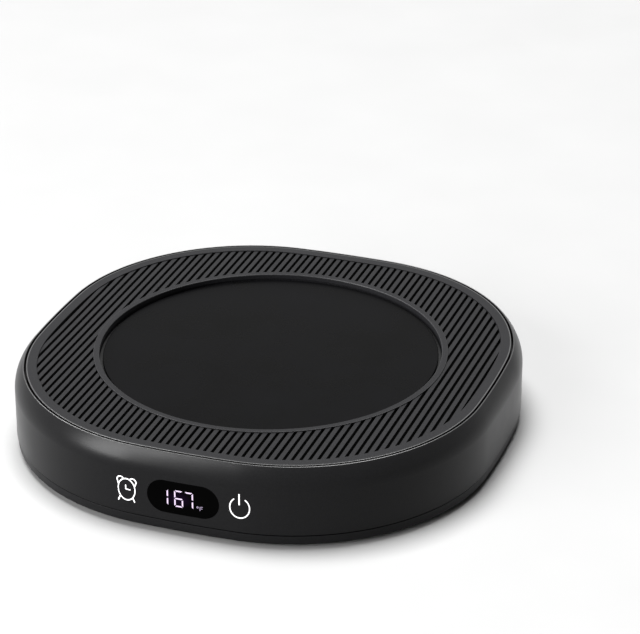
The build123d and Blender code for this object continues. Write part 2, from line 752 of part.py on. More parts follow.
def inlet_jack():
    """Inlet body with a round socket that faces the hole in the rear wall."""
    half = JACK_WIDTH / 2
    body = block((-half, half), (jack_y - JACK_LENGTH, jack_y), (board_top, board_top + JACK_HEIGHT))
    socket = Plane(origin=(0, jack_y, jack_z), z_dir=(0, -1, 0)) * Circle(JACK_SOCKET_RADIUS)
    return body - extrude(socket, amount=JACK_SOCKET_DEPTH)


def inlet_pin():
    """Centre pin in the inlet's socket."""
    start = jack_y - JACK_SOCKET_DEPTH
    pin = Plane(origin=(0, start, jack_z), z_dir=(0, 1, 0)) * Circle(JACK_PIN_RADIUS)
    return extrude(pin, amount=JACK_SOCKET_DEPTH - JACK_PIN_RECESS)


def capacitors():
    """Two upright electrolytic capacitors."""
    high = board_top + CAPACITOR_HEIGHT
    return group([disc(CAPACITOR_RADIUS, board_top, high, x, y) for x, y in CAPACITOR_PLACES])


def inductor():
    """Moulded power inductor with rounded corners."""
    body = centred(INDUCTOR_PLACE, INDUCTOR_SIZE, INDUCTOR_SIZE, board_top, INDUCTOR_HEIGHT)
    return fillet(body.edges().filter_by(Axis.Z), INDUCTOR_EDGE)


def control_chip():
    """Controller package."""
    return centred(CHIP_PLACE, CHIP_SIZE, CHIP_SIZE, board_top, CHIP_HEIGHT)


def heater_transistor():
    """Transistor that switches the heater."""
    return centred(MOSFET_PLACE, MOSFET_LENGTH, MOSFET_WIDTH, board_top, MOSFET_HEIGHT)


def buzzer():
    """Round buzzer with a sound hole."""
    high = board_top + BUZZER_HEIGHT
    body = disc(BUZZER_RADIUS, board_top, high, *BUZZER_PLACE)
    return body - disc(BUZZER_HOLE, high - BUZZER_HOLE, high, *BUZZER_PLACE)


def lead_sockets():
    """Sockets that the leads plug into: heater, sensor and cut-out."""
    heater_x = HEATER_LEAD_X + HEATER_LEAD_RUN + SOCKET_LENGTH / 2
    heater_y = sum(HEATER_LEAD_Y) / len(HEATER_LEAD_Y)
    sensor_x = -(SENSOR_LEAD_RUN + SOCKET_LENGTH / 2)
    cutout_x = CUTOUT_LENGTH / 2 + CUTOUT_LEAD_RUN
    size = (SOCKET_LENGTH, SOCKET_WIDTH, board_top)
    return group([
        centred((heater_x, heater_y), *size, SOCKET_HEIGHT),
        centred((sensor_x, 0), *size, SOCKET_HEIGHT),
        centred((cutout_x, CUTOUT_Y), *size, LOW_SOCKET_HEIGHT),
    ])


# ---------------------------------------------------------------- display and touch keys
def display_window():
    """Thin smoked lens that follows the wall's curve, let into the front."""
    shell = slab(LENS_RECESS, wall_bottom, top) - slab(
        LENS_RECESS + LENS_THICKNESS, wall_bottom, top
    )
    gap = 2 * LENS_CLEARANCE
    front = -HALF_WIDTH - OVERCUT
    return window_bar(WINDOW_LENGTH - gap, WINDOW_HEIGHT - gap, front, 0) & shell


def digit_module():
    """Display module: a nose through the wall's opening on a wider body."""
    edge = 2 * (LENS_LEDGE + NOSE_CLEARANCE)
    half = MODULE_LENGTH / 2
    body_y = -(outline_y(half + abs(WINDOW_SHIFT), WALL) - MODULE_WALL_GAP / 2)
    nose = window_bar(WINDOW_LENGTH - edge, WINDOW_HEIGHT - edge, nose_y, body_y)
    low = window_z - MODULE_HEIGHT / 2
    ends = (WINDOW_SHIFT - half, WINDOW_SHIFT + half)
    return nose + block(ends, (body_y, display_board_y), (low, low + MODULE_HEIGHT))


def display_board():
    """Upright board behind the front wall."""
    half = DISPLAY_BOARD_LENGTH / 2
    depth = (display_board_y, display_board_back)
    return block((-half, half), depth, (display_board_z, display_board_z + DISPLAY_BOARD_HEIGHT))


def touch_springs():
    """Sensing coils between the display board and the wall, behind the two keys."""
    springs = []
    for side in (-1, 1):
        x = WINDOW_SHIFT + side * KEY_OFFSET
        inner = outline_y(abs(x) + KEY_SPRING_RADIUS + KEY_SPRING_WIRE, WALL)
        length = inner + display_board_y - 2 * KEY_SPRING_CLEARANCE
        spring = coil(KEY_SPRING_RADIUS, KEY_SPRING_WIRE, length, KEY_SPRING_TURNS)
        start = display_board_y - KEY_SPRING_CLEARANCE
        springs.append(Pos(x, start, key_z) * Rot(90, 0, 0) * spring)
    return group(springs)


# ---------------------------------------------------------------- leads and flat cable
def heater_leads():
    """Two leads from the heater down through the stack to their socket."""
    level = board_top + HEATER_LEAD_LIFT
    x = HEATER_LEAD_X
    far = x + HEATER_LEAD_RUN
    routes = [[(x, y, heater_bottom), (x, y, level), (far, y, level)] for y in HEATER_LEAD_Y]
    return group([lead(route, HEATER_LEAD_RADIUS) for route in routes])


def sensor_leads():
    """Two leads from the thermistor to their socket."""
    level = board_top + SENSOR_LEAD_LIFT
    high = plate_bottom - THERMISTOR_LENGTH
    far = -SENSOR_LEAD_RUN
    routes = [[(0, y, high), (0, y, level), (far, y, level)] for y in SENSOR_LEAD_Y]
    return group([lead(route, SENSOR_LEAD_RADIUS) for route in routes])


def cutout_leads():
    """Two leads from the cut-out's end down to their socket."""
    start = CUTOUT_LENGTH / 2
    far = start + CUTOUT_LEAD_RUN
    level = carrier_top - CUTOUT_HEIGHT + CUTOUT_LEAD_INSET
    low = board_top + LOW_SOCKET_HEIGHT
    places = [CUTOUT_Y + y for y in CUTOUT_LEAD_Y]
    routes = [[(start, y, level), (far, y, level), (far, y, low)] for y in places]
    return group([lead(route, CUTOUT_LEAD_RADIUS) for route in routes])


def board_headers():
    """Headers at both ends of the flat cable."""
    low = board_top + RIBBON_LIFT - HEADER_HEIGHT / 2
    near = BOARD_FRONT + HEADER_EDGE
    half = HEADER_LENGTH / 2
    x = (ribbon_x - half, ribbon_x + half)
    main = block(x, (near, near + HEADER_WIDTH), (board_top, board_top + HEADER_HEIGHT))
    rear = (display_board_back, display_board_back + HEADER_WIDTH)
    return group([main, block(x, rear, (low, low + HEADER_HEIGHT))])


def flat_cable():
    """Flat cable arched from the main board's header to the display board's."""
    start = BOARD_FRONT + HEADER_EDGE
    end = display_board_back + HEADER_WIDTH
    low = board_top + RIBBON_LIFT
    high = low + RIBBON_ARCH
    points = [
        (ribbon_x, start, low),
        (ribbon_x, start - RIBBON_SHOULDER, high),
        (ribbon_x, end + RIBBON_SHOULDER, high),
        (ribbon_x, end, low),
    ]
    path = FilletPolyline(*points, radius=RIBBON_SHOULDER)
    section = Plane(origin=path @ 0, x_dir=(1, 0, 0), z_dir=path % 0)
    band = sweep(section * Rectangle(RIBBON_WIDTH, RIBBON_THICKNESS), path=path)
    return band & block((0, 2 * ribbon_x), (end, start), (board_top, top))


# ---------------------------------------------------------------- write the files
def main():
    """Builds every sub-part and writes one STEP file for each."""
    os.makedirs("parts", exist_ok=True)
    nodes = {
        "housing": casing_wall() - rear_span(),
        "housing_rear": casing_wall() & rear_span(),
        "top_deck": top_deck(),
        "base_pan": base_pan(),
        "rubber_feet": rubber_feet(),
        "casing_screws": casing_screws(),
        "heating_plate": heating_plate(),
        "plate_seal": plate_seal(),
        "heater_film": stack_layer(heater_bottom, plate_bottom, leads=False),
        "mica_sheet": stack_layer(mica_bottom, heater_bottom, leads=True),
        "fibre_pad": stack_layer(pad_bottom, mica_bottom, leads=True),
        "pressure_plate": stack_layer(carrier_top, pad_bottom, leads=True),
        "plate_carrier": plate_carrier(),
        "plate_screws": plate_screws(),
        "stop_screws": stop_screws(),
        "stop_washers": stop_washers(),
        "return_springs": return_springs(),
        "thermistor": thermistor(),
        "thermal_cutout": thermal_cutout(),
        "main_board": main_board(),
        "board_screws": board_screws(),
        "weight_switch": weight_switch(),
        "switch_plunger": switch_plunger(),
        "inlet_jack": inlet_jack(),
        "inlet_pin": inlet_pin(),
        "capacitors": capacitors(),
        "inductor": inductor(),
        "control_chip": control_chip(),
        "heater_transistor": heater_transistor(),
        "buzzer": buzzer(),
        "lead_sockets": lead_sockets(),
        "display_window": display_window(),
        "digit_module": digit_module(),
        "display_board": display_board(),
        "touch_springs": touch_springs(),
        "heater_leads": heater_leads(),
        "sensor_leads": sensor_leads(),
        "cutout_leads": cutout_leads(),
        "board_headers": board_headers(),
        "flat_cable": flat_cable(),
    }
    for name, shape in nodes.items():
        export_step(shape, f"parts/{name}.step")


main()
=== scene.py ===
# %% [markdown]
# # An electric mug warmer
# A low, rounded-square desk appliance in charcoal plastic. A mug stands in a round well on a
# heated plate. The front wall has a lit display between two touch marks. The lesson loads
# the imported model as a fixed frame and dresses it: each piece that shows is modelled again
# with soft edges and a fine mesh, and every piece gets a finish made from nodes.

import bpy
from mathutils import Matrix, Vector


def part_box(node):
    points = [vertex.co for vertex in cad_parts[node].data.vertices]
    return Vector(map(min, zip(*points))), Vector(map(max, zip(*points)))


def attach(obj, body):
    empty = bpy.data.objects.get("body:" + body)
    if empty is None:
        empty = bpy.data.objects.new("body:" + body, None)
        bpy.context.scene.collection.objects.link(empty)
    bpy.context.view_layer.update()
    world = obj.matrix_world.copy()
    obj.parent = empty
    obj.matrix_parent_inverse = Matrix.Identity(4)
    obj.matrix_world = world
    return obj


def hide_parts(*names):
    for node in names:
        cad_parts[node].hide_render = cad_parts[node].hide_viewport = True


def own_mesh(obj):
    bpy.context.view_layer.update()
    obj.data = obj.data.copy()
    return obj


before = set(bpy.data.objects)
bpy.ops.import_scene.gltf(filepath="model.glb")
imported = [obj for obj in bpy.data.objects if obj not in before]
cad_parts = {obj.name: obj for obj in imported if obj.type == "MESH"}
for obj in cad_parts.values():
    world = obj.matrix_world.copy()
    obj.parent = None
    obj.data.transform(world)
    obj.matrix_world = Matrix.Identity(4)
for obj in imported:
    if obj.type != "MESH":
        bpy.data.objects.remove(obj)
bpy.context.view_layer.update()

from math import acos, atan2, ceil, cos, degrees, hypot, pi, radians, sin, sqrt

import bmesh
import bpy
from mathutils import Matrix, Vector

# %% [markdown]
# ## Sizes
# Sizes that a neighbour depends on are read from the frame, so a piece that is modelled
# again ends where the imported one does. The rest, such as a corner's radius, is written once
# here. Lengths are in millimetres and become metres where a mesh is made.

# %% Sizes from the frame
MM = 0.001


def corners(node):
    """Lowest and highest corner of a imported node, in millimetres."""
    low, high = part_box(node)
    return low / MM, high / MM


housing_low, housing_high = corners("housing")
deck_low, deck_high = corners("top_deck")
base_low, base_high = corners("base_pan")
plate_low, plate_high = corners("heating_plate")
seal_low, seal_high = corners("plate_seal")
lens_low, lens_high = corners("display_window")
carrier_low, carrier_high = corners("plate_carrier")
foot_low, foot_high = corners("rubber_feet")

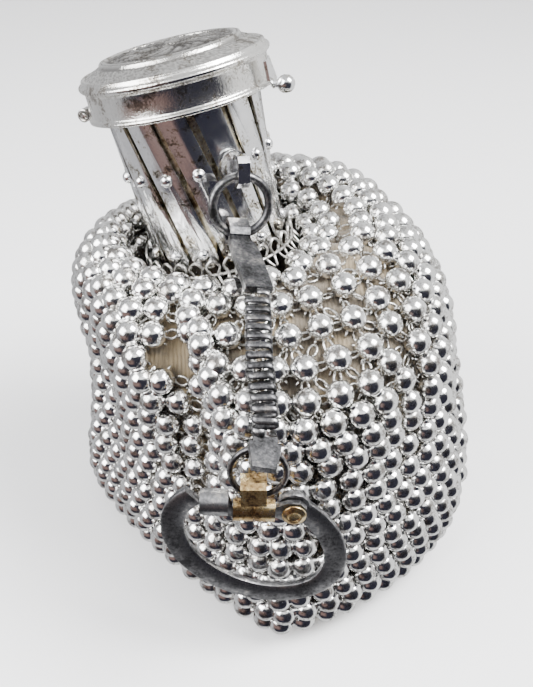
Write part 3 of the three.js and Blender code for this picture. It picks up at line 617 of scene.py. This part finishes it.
+ + +
Begin with the first line of the data above and, please, print each line exactly until you have printed the line containing "MOSFET_WIDTH, board_top, MOSFET_HEIGHT)"; print nothing else.

▶ Response below:
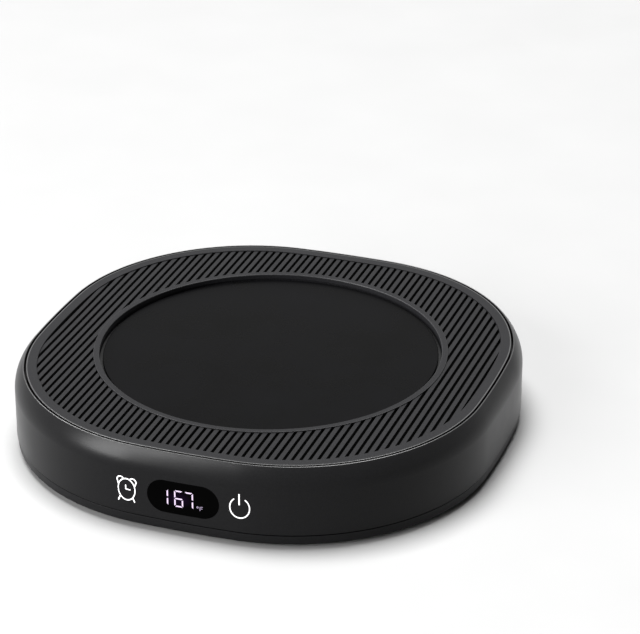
The build123d and Blender code for this object continues. Write part 2, from line 752 of part.py on. More parts follow.
def inlet_jack():
    """Inlet body with a round socket that faces the hole in the rear wall."""
    half = JACK_WIDTH / 2
    body = block((-half, half), (jack_y - JACK_LENGTH, jack_y), (board_top, board_top + JACK_HEIGHT))
    socket = Plane(origin=(0, jack_y, jack_z), z_dir=(0, -1, 0)) * Circle(JACK_SOCKET_RADIUS)
    return body - extrude(socket, amount=JACK_SOCKET_DEPTH)


def inlet_pin():
    """Centre pin in the inlet's socket."""
    start = jack_y - JACK_SOCKET_DEPTH
    pin = Plane(origin=(0, start, jack_z), z_dir=(0, 1, 0)) * Circle(JACK_PIN_RADIUS)
    return extrude(pin, amount=JACK_SOCKET_DEPTH - JACK_PIN_RECESS)


def capacitors():
    """Two upright electrolytic capacitors."""
    high = board_top + CAPACITOR_HEIGHT
    return group([disc(CAPACITOR_RADIUS, board_top, high, x, y) for x, y in CAPACITOR_PLACES])


def inductor():
    """Moulded power inductor with rounded corners."""
    body = centred(INDUCTOR_PLACE, INDUCTOR_SIZE, INDUCTOR_SIZE, board_top, INDUCTOR_HEIGHT)
    return fillet(body.edges().filter_by(Axis.Z), INDUCTOR_EDGE)


def control_chip():
    """Controller package."""
    return centred(CHIP_PLACE, CHIP_SIZE, CHIP_SIZE, board_top, CHIP_HEIGHT)


def heater_transistor():
    """Transistor that switches the heater."""
    return centred(MOSFET_PLACE, MOSFET_LENGTH, MOSFET_WIDTH, board_top, MOSFET_HEIGHT)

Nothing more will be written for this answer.